Data listing:
----

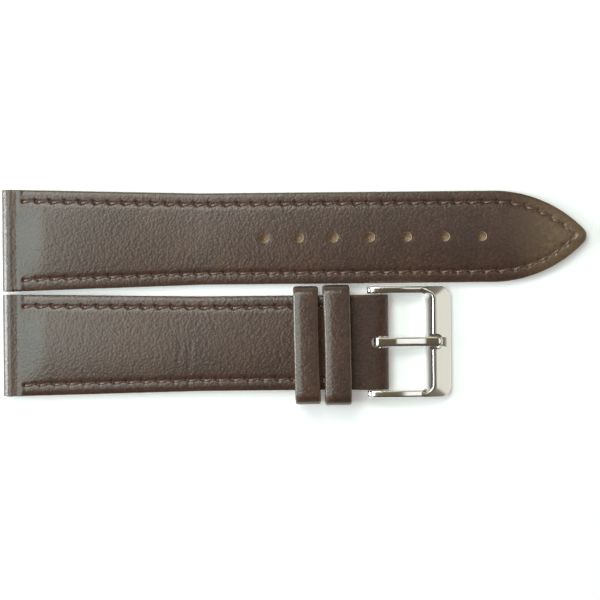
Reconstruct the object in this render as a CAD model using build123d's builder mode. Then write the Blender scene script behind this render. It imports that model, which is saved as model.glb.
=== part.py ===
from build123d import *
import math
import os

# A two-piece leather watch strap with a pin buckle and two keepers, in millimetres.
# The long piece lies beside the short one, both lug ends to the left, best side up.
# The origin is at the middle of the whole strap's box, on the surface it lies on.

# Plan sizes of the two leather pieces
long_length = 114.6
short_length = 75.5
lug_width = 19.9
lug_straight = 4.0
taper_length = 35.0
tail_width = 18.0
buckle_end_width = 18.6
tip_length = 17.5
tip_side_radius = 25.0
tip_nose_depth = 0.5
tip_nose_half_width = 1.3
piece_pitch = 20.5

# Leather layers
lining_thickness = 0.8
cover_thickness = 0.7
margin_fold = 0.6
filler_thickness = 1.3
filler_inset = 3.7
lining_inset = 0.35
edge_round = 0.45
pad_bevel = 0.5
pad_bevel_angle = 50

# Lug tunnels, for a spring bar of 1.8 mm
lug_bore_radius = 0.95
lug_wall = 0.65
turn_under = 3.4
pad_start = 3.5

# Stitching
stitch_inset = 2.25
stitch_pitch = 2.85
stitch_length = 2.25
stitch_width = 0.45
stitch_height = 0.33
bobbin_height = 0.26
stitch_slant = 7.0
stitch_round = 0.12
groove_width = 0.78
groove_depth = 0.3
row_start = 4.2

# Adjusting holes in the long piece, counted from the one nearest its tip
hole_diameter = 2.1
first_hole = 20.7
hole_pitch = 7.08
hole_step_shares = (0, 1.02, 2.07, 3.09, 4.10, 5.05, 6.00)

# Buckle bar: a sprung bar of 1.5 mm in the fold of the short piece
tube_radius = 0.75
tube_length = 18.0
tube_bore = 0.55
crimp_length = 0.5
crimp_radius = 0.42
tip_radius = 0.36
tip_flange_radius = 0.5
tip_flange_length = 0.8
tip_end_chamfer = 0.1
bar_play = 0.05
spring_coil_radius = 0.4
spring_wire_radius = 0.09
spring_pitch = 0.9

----

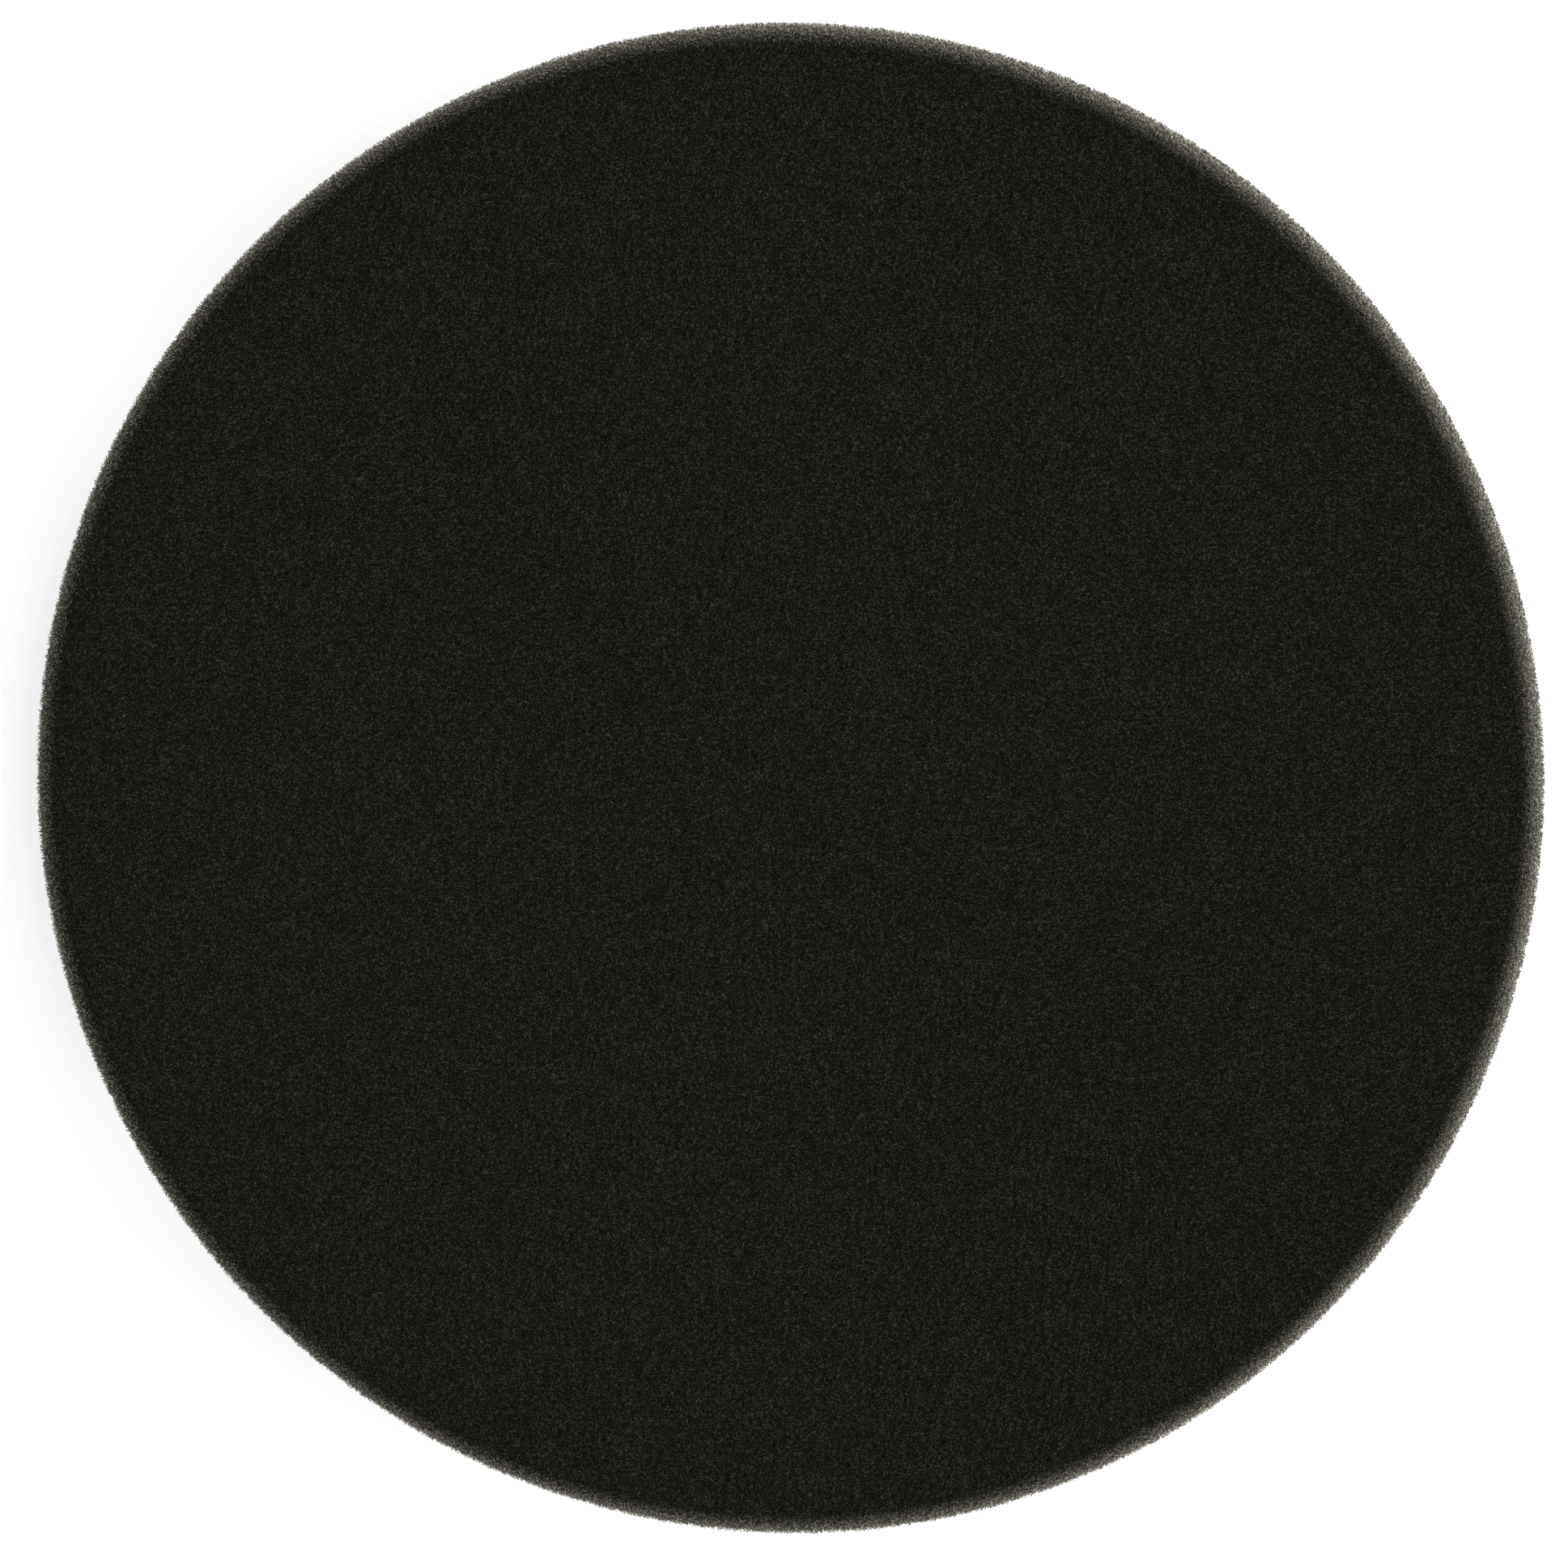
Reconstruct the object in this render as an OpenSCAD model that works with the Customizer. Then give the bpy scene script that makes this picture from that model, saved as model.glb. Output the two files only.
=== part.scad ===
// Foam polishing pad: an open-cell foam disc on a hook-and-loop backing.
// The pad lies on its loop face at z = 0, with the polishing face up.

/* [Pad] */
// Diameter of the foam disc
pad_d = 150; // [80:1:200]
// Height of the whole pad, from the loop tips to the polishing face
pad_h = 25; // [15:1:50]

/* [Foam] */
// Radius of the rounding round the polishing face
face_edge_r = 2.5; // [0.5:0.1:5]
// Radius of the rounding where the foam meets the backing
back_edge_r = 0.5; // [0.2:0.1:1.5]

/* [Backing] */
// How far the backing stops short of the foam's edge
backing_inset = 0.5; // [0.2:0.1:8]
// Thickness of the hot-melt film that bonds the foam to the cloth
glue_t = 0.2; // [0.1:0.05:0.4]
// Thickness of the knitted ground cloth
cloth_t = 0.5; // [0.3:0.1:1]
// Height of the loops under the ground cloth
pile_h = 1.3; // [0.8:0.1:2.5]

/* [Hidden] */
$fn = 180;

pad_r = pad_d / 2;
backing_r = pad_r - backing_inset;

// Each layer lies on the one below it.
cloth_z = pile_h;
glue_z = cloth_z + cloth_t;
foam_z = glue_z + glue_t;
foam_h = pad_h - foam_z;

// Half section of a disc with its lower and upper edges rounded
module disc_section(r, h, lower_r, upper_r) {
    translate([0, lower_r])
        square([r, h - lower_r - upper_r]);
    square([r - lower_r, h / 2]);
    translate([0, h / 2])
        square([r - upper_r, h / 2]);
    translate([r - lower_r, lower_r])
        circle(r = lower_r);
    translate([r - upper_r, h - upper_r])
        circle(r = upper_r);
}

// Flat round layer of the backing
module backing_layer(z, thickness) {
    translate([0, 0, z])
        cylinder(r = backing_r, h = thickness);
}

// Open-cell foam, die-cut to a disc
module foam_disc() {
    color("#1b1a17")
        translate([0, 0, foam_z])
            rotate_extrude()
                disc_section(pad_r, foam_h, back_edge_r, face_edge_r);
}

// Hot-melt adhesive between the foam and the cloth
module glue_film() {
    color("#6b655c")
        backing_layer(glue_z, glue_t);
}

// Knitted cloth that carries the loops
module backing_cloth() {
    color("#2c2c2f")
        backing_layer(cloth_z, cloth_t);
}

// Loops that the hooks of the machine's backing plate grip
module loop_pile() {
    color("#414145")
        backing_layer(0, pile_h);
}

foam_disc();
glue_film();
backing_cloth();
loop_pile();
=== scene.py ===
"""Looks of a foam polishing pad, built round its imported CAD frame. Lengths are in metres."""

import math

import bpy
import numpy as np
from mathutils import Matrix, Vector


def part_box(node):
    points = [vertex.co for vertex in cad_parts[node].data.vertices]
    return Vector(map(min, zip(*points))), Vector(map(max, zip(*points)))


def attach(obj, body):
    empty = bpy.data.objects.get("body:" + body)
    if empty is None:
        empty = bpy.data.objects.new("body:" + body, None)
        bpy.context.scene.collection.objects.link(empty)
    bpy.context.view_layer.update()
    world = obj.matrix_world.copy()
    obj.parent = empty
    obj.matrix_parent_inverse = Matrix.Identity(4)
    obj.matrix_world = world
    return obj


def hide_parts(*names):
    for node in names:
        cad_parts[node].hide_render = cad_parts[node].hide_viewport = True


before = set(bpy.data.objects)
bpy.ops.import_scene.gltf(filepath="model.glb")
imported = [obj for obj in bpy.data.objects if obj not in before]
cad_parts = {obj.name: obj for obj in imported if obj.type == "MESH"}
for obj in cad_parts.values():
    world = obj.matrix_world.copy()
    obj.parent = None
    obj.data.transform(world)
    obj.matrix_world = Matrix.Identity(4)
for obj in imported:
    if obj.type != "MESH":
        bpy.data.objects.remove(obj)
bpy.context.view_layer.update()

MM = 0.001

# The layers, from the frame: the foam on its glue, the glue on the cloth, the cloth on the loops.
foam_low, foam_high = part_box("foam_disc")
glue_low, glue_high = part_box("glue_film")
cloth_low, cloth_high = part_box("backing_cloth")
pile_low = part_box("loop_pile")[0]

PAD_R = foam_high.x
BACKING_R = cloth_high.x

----

WRITTEN EXERCISE. Repeat the span of lines that opens with the line holding "carries the loops" and closes with the line holding "from mathutils import Matrix, Vector", exactly as it stands.

REPLY.
// Knitted cloth that carries the loops
module backing_cloth() {
    color("#2c2c2f")
        backing_layer(cloth_z, cloth_t);
}

// Loops that the hooks of the machine's backing plate grip
module loop_pile() {
    color("#414145")
        backing_layer(0, pile_h);
}

foam_disc();
glue_film();
backing_cloth();
loop_pile();
=== scene.py ===
"""Looks of a foam polishing pad, built round its imported CAD frame. Lengths are in metres."""

import math

import bpy
import numpy as np
from mathutils import Matrix, Vector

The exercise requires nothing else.